1. Field of the Invention
Embodiments of the present invention relate generally to optical spectroscopy. More particularly, embodiments of the present invention relate to depth-resolved measurements of fluorescence and reflectance properties of a specimen.
2. Description of Related Art
Optical spectroscopy is emerging as an effective diagnostic technique for noninvasive detection of cancers and prefacers that originate in the epithelial lining of organs such as the uterine cervix, the oral cavity, the urinary bladder, and the esophagus. The progression of precancer in these tissues produces morphologic and biochemical changes in the epithelium and supporting stroma. These changes include alterations in epithelial cell morphology and metabolic activity, changes in stromal protein morphology and cross-linking, and increasing stromal angiogenesis. As a result, the concentration and distribution of endogenous fluorophores such as reduced nicotinamideadenine dinucleotide, flavin adenine dinucleotide, keratin, tryptophan, and collagen cross-links, and absorbers such as hemoglobin, are altered with the progression of precancer. Thus, knowledge of the depth-dependent distribution of chromophores may have important diagnostic significance.
Endogenous chromophores can be detected noninvasively in vivo by use of fiber-optic fluorescence and reflectance spectroscopy. Many fiber-optic probe designs collect the integrated signal from both the epithelium (which is typically of the order of 300 μm thick) and the underlying stroma. In these systems, sophisticated analysis strategies are required for deconvolution of spectroscopic data to yield quantitative concentrations of chromophores, and little information about depth-related changes is obtained. Fiber-optic probes that can localize spectroscopic information by depth to distinguish epithelial and stromal optical signatures should improve the ability of spectroscopy to evaluate noninvasively the progression of precancerous changes.
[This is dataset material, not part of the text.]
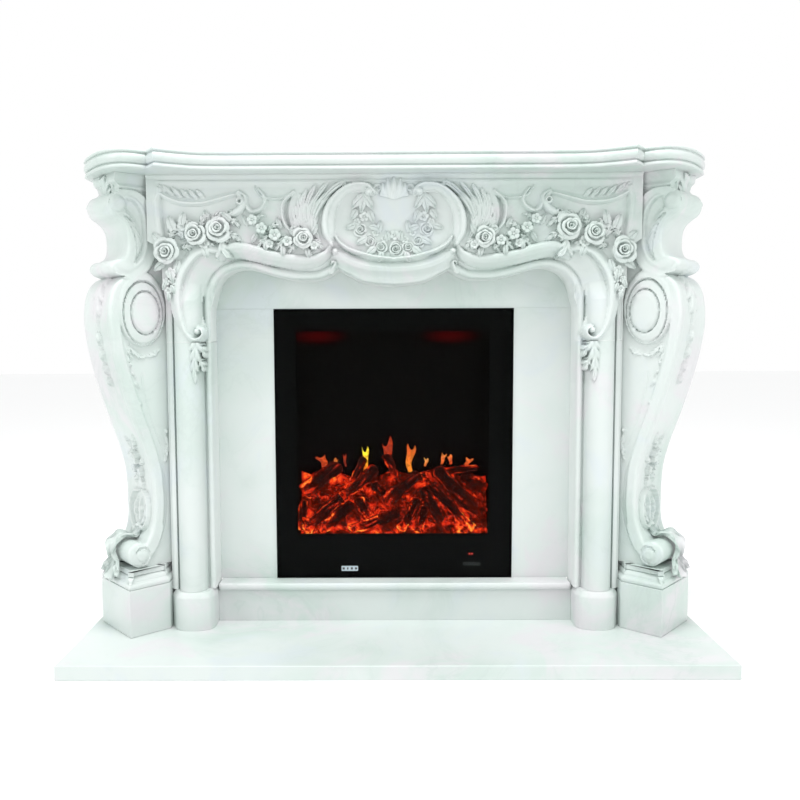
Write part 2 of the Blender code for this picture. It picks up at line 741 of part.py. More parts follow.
def build_shelf(name, material):
    outline = shelf_outline()
    height = shelf_thickness
    profile = [(0.006, 0), (0.0025, 0.0025), (0.0025, 0.0055), (0.006, 0.009), (0.009, 0.0095),
               (0.009, 0.0115), (0.004, 0.0125), (0.000, 0.018), (0.000, height - 0.012),
               (0.0045, height - 0.007), (0.001, height - 0.0055), (0.001, height - 0.001), (0.002, height)]
    return finish(loft(moulding_rings(outline, profile, shelf_bottom)), name, material)


# Sill with a rounded front edge between the jambs
def build_sill(name, material):
    half = opening_half - joint_gap
    front = column_back - sill_nose
    radius = sill_thickness / 2
    base = riser_top + joint_gap
    profile = [(wall, 0), (front + radius, 0)]
    profile += [(front + radius - radius * math.sin(a), radius - radius * math.cos(a))
                for a in np.linspace(0.3, math.pi - 0.3, 6)]
    profile += [(front + radius, sill_thickness), (wall, sill_thickness)]
    rings = [[(x, y, base + z) for y, z in profile] for x in (-half, half)]
    return finish(loft(rings), name, material)


# Steel case of the fire, open at the front
def build_case(name, low, high, thickness, material):
    shape = bmesh.new()
    bmesh.ops.create_cube(shape, size=1.0)
    for vert in shape.verts:
        vert.co = Vector([low[k] if vert.co[k] < 0 else high[k] for k in range(3)])
    front = min(shape.faces, key=lambda face: face.calc_center_median().y)
    bmesh.ops.inset_region(shape, faces=[front], thickness=thickness)
    pushed = bmesh.ops.extrude_face_region(shape, geom=[front])
    deep = [item for item in pushed["geom"] if isinstance(item, bmesh.types.BMVert)]
    for vert in deep:
        vert.co.y = high[1] - thickness
    bmesh.ops.delete(shape, geom=[front], context="FACES")
    return finish(shape, name, material)


# Plate with a rectangular window
def build_bezel(name, low, high, window_low, window_high, material):
    rings = []
    for y in (low[1], high[1]):
        outer = [(low[0], y, low[2]), (high[0], y, low[2]), (high[0], y, high[2]), (low[0], y, high[2])]
        inner = [(window_low[0], y, window_low[1]), (window_high[0], y, window_low[1]),
                 (window_high[0], y, window_high[1]), (window_low[0], y, window_high[1])]
        rings.append((outer, inner))
    shape = bmesh.new()
    loops = [[shape.verts.new(p) for p in ring] for ring in (rings[0][0], rings[0][1], rings[1][1], rings[1][0])]
    for a, b in zip(loops, loops[1:] + loops[:1]):
        for i in range(4):
            j = (i + 1) % 4
            shape.faces.new((a[i], a[j], b[j], b[i]))
    return finish(shape, name, material)


# Tapered round log between two ends
def log_shape(start, end, radius, sides=6):
    start, end = Vector(start), Vector(end)
    way = (end - start).normalized()
    side_way = way.cross(Vector((0, 1, 0))).normalized()
    up_way = side_way.cross(way)
    rings = []
    for place, size in ((start, radius), (end, 0.8 * radius)):
        ring = []
        for k in range(sides):
            angle = 2 * math.pi * k / sides
            ring.append(place + side_way * (size * math.cos(angle)) + up_way * (size * math.sin(angle)))
        rings.append(ring)
    return loft(rings)


# Moulded bed of logs and embers: a sloping bank with rows of logs half sunk in it
def build_log_bed(name, centre_y, bottom, material):
    half = fire_half - log_bed_margin
    front = centre_y - log_bed_depth / 2
    back = centre_y + log_bed_depth / 2
    foot = Vector((0, front + 0.25 * log_bed_depth, bottom + log_bed_lip))
    slope = Vector((0, back, bottom + log_bed_height)) - foot
    bank = [(front, bottom), (back, bottom), (back, bottom + log_bed_height), (foot.y, foot.z)]
    body = finish(loft([[(x, y, z) for y, z in bank] for x in (-half, half)]), name, material)
    pitch = 2 * half / (logs_in_row + 0.6)
    for row in range(log_rows):
        for k in range(logs_in_row):
            middle = -half + pitch * (k + 0.6 + 0.4 * row)
            lean = pitch * (0.22 - 0.14 * row) * (-1) ** (k + row)
            low = foot + slope * (0.04 + 0.27 * row) - Vector((lean, 0, 0))
            high = foot + slope * (0.42 + 0.27 * row) + Vector((lean, 0, 0))
            ends = [(middle + spot.x, spot.y, spot.z) for spot in (low, high)]
            cutter = finish(log_shape(*ends, log_radius), "log_guide", material)
            cutter.hide_render = True
            cutter.display_type = "WIRE"
            union = body.modifiers.new("log", "BOOLEAN")
            union.operation = "UNION"
            union.solver = "EXACT"
            union.object = cutter
    return body


def build_all():
    clear_scene()
    stone = make_material("pale_marble", (0.78, 0.81, 0.79), 0.32)
    black = make_material("black_steel", (0.012, 0.012, 0.013), 0.45, 0.6)
    glass = make_material("black_glass", (0.01, 0.01, 0.012), 0.05)
    resin = make_material("ember_logs", (0.10, 0.04, 0.02), 0.8)

    block("hearth_slab", (-hearth_width / 2, -hearth_depth / 2, 0),
          (hearth_width / 2, hearth_depth / 2, hearth_thickness), stone)
    riser_half = opening_half - joint_gap
    block("riser", (-riser_half, column_back - riser_setback, hearth_top), (riser_half, wall, riser_top), stone, 0)
    build_sill("sill", stone)
    slip_outer = fire_half + joint_gap + slip_reveal + slip_lap
    slip_back = slip_face + slip_thickness
    for side, word in ((-1, "left"), (1, "right")):
        ends = sorted((side * (fire_half + joint_gap), side * slip_outer))
        block(f"{word}_slip", (ends[0], slip_face, fire_bottom), (ends[1], slip_back, fire_top), stone, 0)
        build_plinth(side, f"{word}_plinth", stone)
        build_console(side, f"{word}_console", stone)
        build_column_base(side, f"{word}_column_base", stone)
        build_column(side, f"{word}_column", stone)
    header_bottom = fire_top + joint_gap
    block("header_slip", (-slip_outer, slip_face, header_bottom),
          (slip_outer, slip_back, header_bottom + header_height), stone, 0)
    build_frieze("frieze", stone)
    build_shelf("mantel_shelf", stone)

    glass_front = slip_face - glass_proud
    glass_back = glass_front + glass_thickness
    bezel_front = glass_back + joint_gap
    bezel_back = bezel_front + bezel_thickness
    case_front = bezel_back + joint_gap
    case_back = case_front + fire_case_depth
    block("fire_glass", (-fire_half, glass_front, fire_bottom), (fire_half, glass_back, fire_top), glass, 0)
    build_bezel("fire_bezel", (-fire_half, bezel_front, fire_bottom), (fire_half, bezel_back, fire_top),
                (-fire_half + window_left, fire_bottom + window_bottom),
                (fire_half - window_right, fire_top - window_top), black)
    build_case("firebox_case", (-fire_half, case_front, fire_bottom), (fire_half, case_back, fire_top),
               case_wall, black)
    bed_centre = (case_front + case_back) / 2
    build_log_bed("log_bed", bed_centre, fire_bottom + case_wall + joint_gap, resin)


build_all()
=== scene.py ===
import math

import bmesh
import bpy
import numpy as np
from mathutils import Matrix, Vector


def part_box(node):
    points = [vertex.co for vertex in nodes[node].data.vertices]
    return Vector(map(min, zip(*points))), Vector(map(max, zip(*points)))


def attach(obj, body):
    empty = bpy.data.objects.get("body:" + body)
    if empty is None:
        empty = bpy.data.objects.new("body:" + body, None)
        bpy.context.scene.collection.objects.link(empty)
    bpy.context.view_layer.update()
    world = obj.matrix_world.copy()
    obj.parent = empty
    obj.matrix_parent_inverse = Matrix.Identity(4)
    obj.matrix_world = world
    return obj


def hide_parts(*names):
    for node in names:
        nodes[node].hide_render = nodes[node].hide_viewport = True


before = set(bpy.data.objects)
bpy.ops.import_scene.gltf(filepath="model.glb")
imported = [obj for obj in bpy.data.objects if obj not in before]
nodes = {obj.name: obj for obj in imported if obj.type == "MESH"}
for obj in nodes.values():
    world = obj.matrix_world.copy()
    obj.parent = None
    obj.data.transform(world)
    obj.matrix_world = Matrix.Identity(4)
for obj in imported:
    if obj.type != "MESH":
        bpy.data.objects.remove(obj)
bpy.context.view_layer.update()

scene = bpy.context.scene
scene.view_settings.view_transform = "Standard"

print("mantel: camera, floor and lights")
viewpoint = {
    "place": (-0.0335, -1.9085, 0.7528),
    "pitch": 4.642, "yaw": -0.371, "roll": -0.25,
    "lens": 36.39,
    "shift": (0.0309, 0.0),
}
studio = {
    "floorColour": (0.95, 0.955, 0.955),
    "worldColour": (1.0, 1.0, 1.0), "worldStrength": 1.0,
    "key": {"place": (-2.5, -1.3, 1.7), "aim": (-0.3, 0.0, 0.6), "size": 0.8, "watts": 17},
    "fill": {"place": (2.5, -1.3, 1.5), "aim": (0.3, 0.0, 0.6), "size": 1.0, "watts": 14},
    "top": {"place": (0.0, -0.7, 3.2), "aim": (0.0, 0.0, 0.3), "size": 1.0, "watts": 58},
}


def placeCamera():
    cameraData = bpy.data.cameras.new("photoCamera")
    cameraData.sensor_width = 36
    cameraData.lens = viewpoint["lens"]
    cameraData.shift_x, cameraData.shift_y = viewpoint["shift"]
    camera = bpy.data.objects.new("photoCamera", cameraData)
    turn = Matrix.Rotation(math.radians(-viewpoint["yaw"]), 4, "Z")
    tilt = Matrix.Rotation(math.radians(90 - viewpoint["pitch"]), 4, "X")
    roll = Matrix.Rotation(math.radians(viewpoint["roll"]), 4, "Z")
    camera.matrix_world = Matrix.Translation(viewpoint["place"]) @ turn @ tilt @ roll
    scene.collection.objects.link(camera)
    scene.camera = camera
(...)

A variety of probe designs for obtaining localized or depth-resolved spectroscopic data have been reported. Single-fiber probe configurations, in which the same fiber is used for illumination and collection, are sensitive to light scattering from superficial tissue regions. However, the use of single-fiber probes for optical measurements is limited by lower signal-to-noise ratios that are due to autofluorescence generated by impurities in the fiber core and by specular reflection from fiber surfaces. With multiple-fiber probes, many configurations are possible. Straight-fiber geometries with different source detector separations permit some depth discrimination; however, in epithelial tissue the signal from the stroma tends to dominate, even at minimum source-detector separation. Angled illumination and collection fibers can be used to target specific depth regions. Targeting the epithelial layer, however, requires steep angles that may increase the diameter of the probe so as to be impractical for clinical probe designs.
It is therefore desirable to obtain depth-resolved spectroscopic data without the associated limitations noted in previous designs. Referenced shortcomings of conventional methodologies and apparatus mentioned above are not intended to be exhaustive, but rather are among several that tend to impair the effectiveness of previously known techniques concerning optical spectroscopy. Other noteworthy problems may also exist; however, those mentioned here are sufficient to demonstrate that methodology and apparatus appearing in the art have not been altogether satisfactory and that a significant need exists for the techniques and apparatus described and claimed here.